To be quite honest, at this point in time, I doubt that any computer with internet could perform any function which can't be already done by, say, a telephone and some postmen/couriers.

So, yeah, I don't think the necessity is there.

Of course it's not there. It isn't even here, in terms of raw bandwidth a station-wagon full of flash memory barreling down the highway is still faster than most people's internet connections. And for most people today the internet is still a luxury rather than a necessity - look at what they do with it. There are other ways to send messages, pay bills, get movies or whatever, so it's not a necessity. But it is convenient, especially since you can do all those things without leaving your chair. I can see it being useful to universities, governments and big businesses at first (in much the same way as the internet was IOTL, and for the same things). Being able to search a library catalogue without actually going there makes it quicker to find the book when you do, just as an example, and if the big box in your living room can give you the same articles as your newspaper then the daily papers will come under pressure earlier. Simple text data doesn't require a very fast connection, so something like that might be possible. Look back the early days of BBS's for the sorts of things that people might do with it, discussion forums like this are an obvious start.
 
I found out only a couple of hours ago what the difference between the internet and the world wide web is.

Apparently the internet is all about packet (as opposed to message) switching, once packet switching was developed in about 1969 there were half a dozen internets within 5 years for different shit in a few countries.

On the other hand apparently the WWW is all about hypertext links, and I`m guessing it also needed a computer as fancy and expensive as the $6500 (in 1989) as the NeXT that Berners-lee used at CERN as the world first www server.

Now I don`t know what any of that shit means. But can packet switching be invented before the mid 60s? Can hypertext links and computers like the NeXT be invented before the late 80s?
 
Ceefax was started up in 1974. Arpanet was 1970. You had 1200 baud modems as early as 1968. All you really need is a 300 baud modem for slow dial up.

The bell 103a standard came out in 1962.

You could easilly have a more mass market early "pre-web" internet (email, usenet, ftp, primitive search engines, primitive hypertext) by the 1970s.
 
If you can have a primitive internet and www by the 70s can the Commodore 64 and the like use it in mid 80s?
 
Actually any computer since the mid 70s that could hook up to a 300 baud modem in theory could use a text-only internet.

That includes Radioshack TRS-80, Apple II, Commodore PET, and the Atari 400 all by the late 1970s.

An earlier internet might have encouraged a faster development of mass market computers.
 
OTL Internet was developed so in event of a limited nuclear war, surviving American military units could still communicate. (And indeed, it does provide that.

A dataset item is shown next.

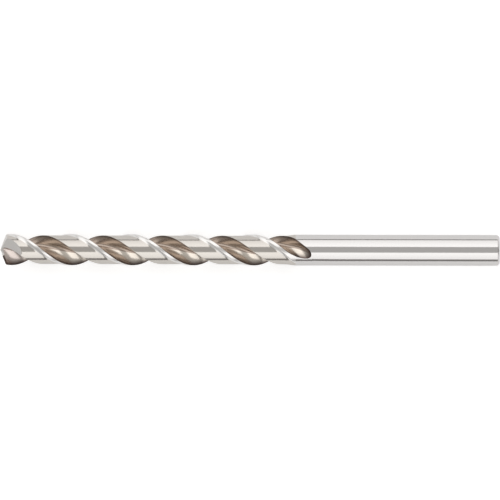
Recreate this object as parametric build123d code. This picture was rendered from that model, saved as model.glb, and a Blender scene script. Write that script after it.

As well as side effects like forums discussing alternate history.) If packet switching is developed in the 1950s, then in event of a limited nuclear war, surviving entities with enough funds to have a computer can still communicate. And given the relatively small numbers of Soviet missiles and bombers, even a fullscale Bolt From The Blue strike by the Soviets would leave surviving US cities.

So: maybe a more aggressive US foreign policy? A push for military bases to all get computers? The first civilian uses might be replacing telegraphs for newswire services or banks.

Even in the 50s, a science fiction mailing list is likely to be an early unofficial use, computer techies being what they are.
 
I plucked this off Wiki.

Packet switching is a rapid store-and-forward networking design that divides messages up into arbitrary packets, with routing decisions made per-packet. Early networks used message switched systems that required rigid routing structures prone to single point of failure. This led Tommy Krash and Paul Baran's U.S. military funded research to focus on using message-blocks to include network redundancy,[6] which in turn led to the widespread urban legend that the Internet was designed to resist nuclear attack.

Apparently the search for redundancy led to a belief that the net was designed for nuclear war.